In the update it said the global market’s economic development moved into “a cooling phase” during 2019, and that the chemical industry in particular showed production volume downturns.
Despite difficult framework conditions, the HOYER Group increased turnover compared to the previous year by 0.9 per cent to EUR 1.177 billion.
Contributions to this came from larger volumes with service station supply contracts in Great Britain, new business and transport growth in the gas area, higher turnovers from tank container leasing, and currency effects in overseas business with a strong US Dollar.
In 2019, the HOYER Group achieved a very good operating result of EUR 38.1 million before taxes. In 2018, the result before taxes was EUR 40.2 million, and adjusted for non-operational special effects it was EUR 35.2 million.
It said: “It was possible to improve the earnings before taxes and the yield on turnover achieved in 2019, both were above plan. The operative cash flow in 2019 was EUR 82.8 million (previous year: EUR 78.5 million). HOYER has excellent creditworthiness, which was confirmed by a further successful bonded loan issue.”
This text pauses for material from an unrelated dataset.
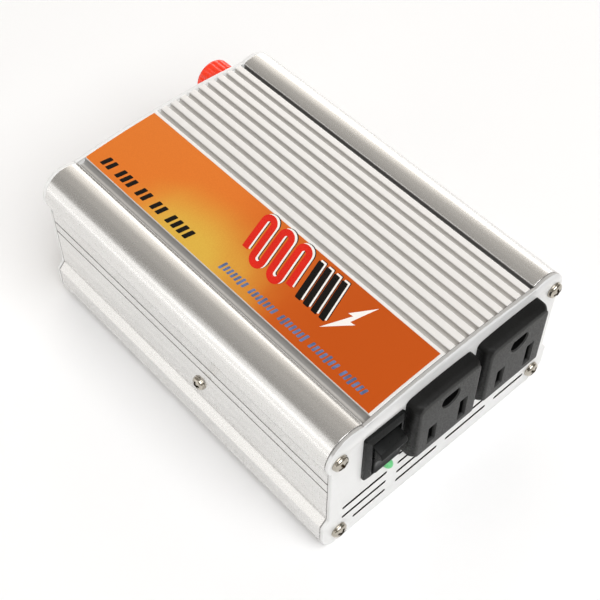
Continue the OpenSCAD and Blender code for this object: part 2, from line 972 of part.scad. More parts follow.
// ---------- binding posts ----------

module at_post(k, y) {
    translate([post_x, y, post_zs[k]]) facing_y(1) children();
}

module post_collar(k) {
    at_post(k, rear_y) difference() {
        union() {
            cylinder(r = collar_r, h = collar_t);
            translate([0, 0, -panel_t]) cylinder(r = spigot_r, h = panel_t + 0.1);
        }
        translate([0, 0, -panel_t - cut]) cylinder(r = stud_r + 0.1, h = 10);
    }
}

module red_post_collar() {
    color("firebrick") post_collar(0);
}

module black_post_collar() {
    color("#202020") post_collar(1);
}

module post_inner_washers() {
    color("#3a3a3a") {
        for (k = [0, 1]) {
            at_post(k, end_y - 1.5) difference() {
                cylinder(r = 6.5, h = 1.5 - gap);
                translate([0, 0, -cut]) cylinder(r = stud_r + 0.1, h = 4);
            }
        }
    }
}

module post_studs() {
    color("goldenrod") {
        for (k = [0, 1]) {
            at_post(k, stud_y[0]) cylinder(r = stud_r, h = stud_y[1] - stud_y[0]);
        }
    }
}

module post_nuts() {
    h = 3.4;
    color("gainsboro") {
        for (k = [0, 1], y = [ring_y - h - gap, ring_y + ring_t + gap]) {
            at_post(k, y) difference() {
                cylinder(r = nut_r, h = h, $fn = 6);
                translate([0, 0, -cut]) cylinder(r = stud_r + 0.02, h = 6);
            }
        }
    }
}

module clamp_washer(k) {
    at_post(k, washer_y) difference() {
        cylinder(r = 5.4, h = washer_t);
        translate([0, 0, -cut]) cylinder(r = stud_r + 0.08, h = 4);
    }
}

module red_clamp_washer() {
    color("gainsboro") clamp_washer(0);
}

module black_clamp_washer() {
    color("gainsboro") clamp_washer(1);
}

module knob(k) {
    chamfer = 0.8;
    nose = [2.1, 1.5];
    flute_l = 6.6;
    at_post(k, knob_y) difference() {
        rotate_extrude() polygon([
            [insert_r, 0], [knob_r - chamfer, 0], [knob_r, chamfer],
            [knob_r, knob_l - nose[1]], [knob_r - 0.5, knob_l - 0.6],
            [knob_r - nose[0], knob_l], [insert_r, knob_l]
        ]);
        for (n = [0:flute_count - 1]) {
            rotate([0, 0, 360 * n / flute_count]) translate([knob_r + 0.25, 0, -cut]) {
                cylinder(r = 0.65, h = flute_l + cut, $fn = 24);
            }
        }
    }
}

module knob_insert(k) {
    at_post(k, knob_y) difference() {
        cylinder(r = insert_r - 0.02, h = knob_l - 0.6);
        translate([0, 0, -cut]) cylinder(r = stud_r + stud_fit, h = 2 * knob_l);
    }
}

module red_knob() {
    color("red") knob(0);
}

module red_knob_insert() {
    color("goldenrod") knob_insert(0);
}

module black_knob() {
    color("#1a1a1a") knob(1);
}

module black_knob_insert() {
    color("goldenrod") knob_insert(1);
}

// ---------- leads ----------

// Ring terminal on a post's stud, its barrel towards -X
module ring_terminal(k) {
    z = post_zs[k];
    difference() {
        union() {
            at_post(k, ring_y) cylinder(r = 4.8, h = ring_t);
            box([post_x - 9, ring_y, z - 1.8], [post_x - 3.5, ring_y + ring_t, z + 1.8]);
            translate([post_x - 14, ring_y + ring_t / 2, z]) rotate([0, 90, 0]) cylinder(r = 2.2, h = 5.5);
        }
        at_post(k, ring_y - cut) cylinder(r = stud_r + 0.1, h = 4);
    }
}

module red_lead() {
    color("red") {
        ring_terminal(0);
        wire(red_route, 1.6, [0, 1, -1]);
    }
}

module black_lead() {
    color("black") {
        ring_terminal(1);
        wire(black_route, 1.6, [0.3, 0.1, -1]);
    }
}

module ac_leads() {
    color("ivory") {
        for (x = socket_xs, side = [-1, 1]) {
            translate([x + side * blade_pitch / 2, 0.3, 0]) wire(ac_drop, 0.8, [1, 0, 0]);
        }
    }
}

module switch_leads() {
    color("ivory") {
        for (k = [0, 1]) {
            x = switch_wire_xs[k];
            y = switch_wire_ys[k];
            z = switch_tab_zs[k];
            start = [x, switch_tab_end + 0.4, z];
            wire([start, [x, y - 0.6, z - 1.2], [x, y, z - 5], [x, y, 20], [x, y, lead_end_z]], 0.9, [1, 0, 0]);
        }
    }
}

module fan_leads() {
    color("tomato") {
        for (x = [-22, -20.4]) {
            translate([x, 0, 0]) wire(fan_drop, 0.6, [1, 0, 0]);
        }
    }
}

housing_shell();
bottom_cover();
bottom_screws();
top_label();
front_panel();
front_panel_screws();
rear_panel();
rear_panel_screws();
outlet_left();
outlet_right();
outlet_contacts();
switch_body();
switch_rocker();
switch_terminals();
power_led();
led_leads();
circuit_board();
transformer_core();
transformer_winding();
transformer_base();
input_capacitors();
bus_capacitor();
choke_core();
choke_winding();
control_chips();
buzzer();
blade_fuses();
fuse_clips();
left_mosfets();
right_mosfets();
insulating_pads();
clamp_bars();
clamp_screws();
fan_frame();
fan_rotor();
fan_guard();
fan_screws();
red_post_collar();
black_post_collar();
post_inner_washers();
post_studs();
post_nuts();
red_clamp_washer();
black_clamp_washer();
red_knob();
red_knob_insert();
black_knob();
black_knob_insert();
red_lead();
black_lead();
ac_leads();
switch_leads();
fan_leads();
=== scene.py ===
"""Looks of the power inverter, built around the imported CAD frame.

Lengths are in millimetres until add() turns a mesh into metres. Numbers in materials, lights and the camera
are in metres.
"""

import json
import math

import bmesh
import bpy
from mathutils import Matrix, Vector
from mathutils.geometry import tessellate_polygon


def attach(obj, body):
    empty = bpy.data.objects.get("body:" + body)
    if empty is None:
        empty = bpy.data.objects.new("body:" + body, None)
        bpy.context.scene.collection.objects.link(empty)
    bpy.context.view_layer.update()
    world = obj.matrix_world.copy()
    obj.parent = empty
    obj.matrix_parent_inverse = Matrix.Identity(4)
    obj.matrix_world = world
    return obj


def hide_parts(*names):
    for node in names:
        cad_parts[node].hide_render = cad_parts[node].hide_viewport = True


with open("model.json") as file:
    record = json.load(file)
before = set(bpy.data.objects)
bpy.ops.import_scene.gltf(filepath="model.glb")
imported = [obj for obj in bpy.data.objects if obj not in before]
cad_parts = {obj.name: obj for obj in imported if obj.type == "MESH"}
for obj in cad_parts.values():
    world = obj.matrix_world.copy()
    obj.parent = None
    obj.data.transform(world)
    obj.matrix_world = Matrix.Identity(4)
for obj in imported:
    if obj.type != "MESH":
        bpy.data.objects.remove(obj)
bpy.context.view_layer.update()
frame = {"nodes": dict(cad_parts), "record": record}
SCENE = bpy.context.scene

# ---------- sizes that the pieces share, as in the CAD source ----------


def reach(node):
    """Lowest and highest y of a CAD node."""
    ys = [v.co.y * 1000 for v in frame["nodes"][node].data.vertices]
    return round(min(ys), 2), round(max(ys), 2)


FRONT_Y, FRONT_END = reach("front_panel")
REAR_END, REAR_Y = reach("rear_panel")
CROWN_Z, CROWN_R = 56.4, 330.0
SOCKET_XS = (-5.4, 23.2)
BLADE_Z, GROUND_Z, BLADE_HALF = 32.95, 44.85, 6.35
SOCKET_FACE_Y = FRONT_Y - 5.2
SWITCH_X, SWITCH_Z = -26.9, 37.65
PIVOT_Y = FRONT_Y + 3.6
PORTS = ((43.5, 47.1), (42.4, 6.8))
CLAMP_Y, CLAMP_Z, WALL_X = -9.1, 23.9, 46.15
FAN_X, FAN_Z, FAN_HOLE = -10.0, 28.0, 16.0
POST_X, POST_ZS = 31.0, (42.0, 17.5)
VENTS_X, VENTS_Z = 41.3, (5.0, 23.7)
LABEL_X = (-31.0, -3.3)
LABEL_MIDDLE = -12.8
SLANT = 0.34
PRINT_LOW = 0.12


def crown(x):
    return CROWN_Z - CROWN_R + math.sqrt(CROWN_R * CROWN_R - x * x)


# ---------- mesh helpers ----------


def add(name, bm, material, body, nodes=(), sharp=35, second=None):
    """Makes the object of a bmesh in millimetres, with edges sharper than that angle kept crisp."""
    bmesh.ops.remove_doubles(bm, verts=bm.verts, dist=0.0004)
    bmesh.ops.recalc_face_normals(bm, faces=bm.faces)
    bmesh.ops.scale(bm, vec=(0.001, 0.001, 0.001), verts=bm.verts)
    limit = math.radians(sharp)
    for f in bm.faces:
        f.smooth = True
    for e in bm.edges:
        e.smooth = len(e.link_faces) == 2 and e.calc_face_angle(0) < limit
    me = bpy.data.meshes.new(name)
    bm.to_mesh(me)
    bm.free()
    ob = bpy.data.objects.new(name, me)
    SCENE.collection.objects.link(ob)
    me.materials.append(material)
    if second:
        me.materials.append(second)
    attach(ob, body)
    if nodes:
        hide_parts(*nodes)
    return ob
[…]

Due to the economic slowdown in 2019, it reduced to EUR 106 million the investments of EUR 173 million planned for the year. Nonetheless, total investment was above that of the previous two fiscal years (2018: EUR 83.9 million, 2017: EUR 90 million).
The funds were used to rejuvenate and modernise the tank container fleet, to equip with the latest generation of telematics systems, and for transport equipment replacement and expansion needs such as road tankers and IBCs. The investment budget originally planned for 2020 was EUR 146 million.
Due to current trends, the planning was revised and expenditure focused on essential strategic projects.
Thomas Hoyer, the HOYER Group’s Chairman of the Advisory Board said: “HOYER will remain one step ahead, even in times of crisis. The Executive Board manages prudently and sustainably. That enables targeted investments even in economically difficult times.”
This includes investments in a dangerous goods terminal, buildings and technical installations, further expansion of the Smart Logistics concept, state-of-the-art information technology, international business acquisitions and joint ventures.
The HOYER Bulk LLC joint venture with the USA-logistics specialist Dupré began to “continentally strengthen the overseas business” in 2019, it said in the update.
According to Ortwin Nast, Chief Executive Officer of the HOYER Group: “Thanks to our global presence and strong network, we can meet our customers’ regional and international logistics needs along the supply chain in an optimum way.”